The Board approved a $251,000 contract with AKRF, Inc., for consultant services in support of the first phase of an alternatives analysis for the extension of the light rail line. The line would extend from its current western terminus at West Side Avenue Station across Route 440 to a redevelopment zone along the Hackensack Riverfront.
“Light rail has already proven to support economic development goals, reduce traffic on city streets and increase personal mobility for residents,” said U.S. Representative Albio Sires. “The funding I secured for this study presents an opportunity to link transportation planning with local land use planning, extending these benefits into new neighborhoods.”
A new station would link the Jersey City waterfront and North Hudson to new residential, commercial and retail development the municipality is planning approximately one-half mile west of West Side Avenue Station.
“This study will enable us to examine the potential for improved transit options near the redevelopment and existing residential areas along Route 440,” said Transportation Commissioner and NJ TRANSIT Board Chairman Stephen Dilts. “An extension of light rail to this area would both support the development and address traffic congestion along the heavily-used Route 440 and secondary roads.”
The alternatives analysis will mark the first step in the federal environmental process for an extension. Among the specific items that will be evaluated are potential alignments, station planning, park and ride locations, operational needs, cost estimates and integration with redevelopment.
“We appreciate Congressman Sires’ leadership in getting funds for this study,” said NJ TRANSIT Executive Director Richard Sarles. “Our hard-working delegation in Congress has continually secured the funds necessary to keep the system moving forward.”
Hudson-Bergen Light Rail opened in April 2000, connecting 12 stations along the first seven miles of the system—from 34th Street in Bayonne and West Side Avenue to Exchange Place. Later that year, additional stations were opened at Pavonia/Newport, Harborside Financial Center and Harsimus Cove.
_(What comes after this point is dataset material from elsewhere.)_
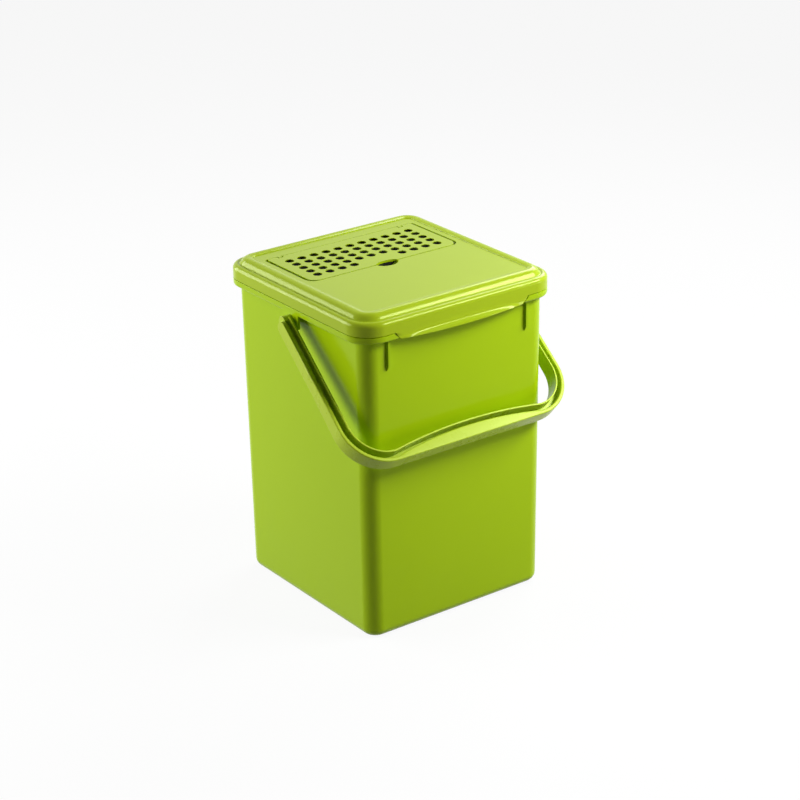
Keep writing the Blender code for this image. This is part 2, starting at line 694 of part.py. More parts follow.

In September 2002, NJ TRANSIT opened the Hoboken Terminal light rail station, providing intermodal connections to commuter rail, trans-Hudson ferry, PATH and bus service. The 22nd Street Station in Bayonne opened in November 2003, followed by the expansion of service north to 2nd Street and 9th Street in Hoboken and Lincoln Harbor in Weehawken in September 2004.
NJ TRANSIT opened its newest stations—Tonnelle Avenue in North Bergen and Bergenline Avenue in Union City—in February 2006, which also marked the start of full service to Port Imperial Station in Weehawken.
In October 2008, construction began on a one-mile extension from the current southern terminus at 22nd Street to a new 8th Street Station in Bayonne.
About Hudson-Bergen Light Rail
Hudson-Bergen Light Rail provides more than 40,000 weekday trips between 23 stations in Bayonne, Jersey City, Hoboken, Weehawken, Union City and North Bergen. The system provides a vital link between waterfront destinations, NJ TRANSIT rail and bus routes, PATH trains and trans-Hudson ferry services.
The one-way adult fare on Hudson-Bergen Light Rail is $1.90. Discounted monthly passes are available for $58. Children, senior citizens and passengers with disabilities save 50 percent or more at all times. In addition, NJ TRANSIT customers holding a monthly or weekly rail pass, or a bus pass for two or more zones, can ride the system at no additional charge simply by displaying their pass.
About NJ TRANSIT
NJ TRANSIT is the nation's largest statewide public transportation system providing more than 895,000 weekday trips on 240 bus routes, three light rail lines and 12 commuter rail lines. It is the third largest transit system in the country with 165 rail stations, 60 light rail stations and more than 18,000 bus stops linking major points in New Jersey, New York and Philadelphia.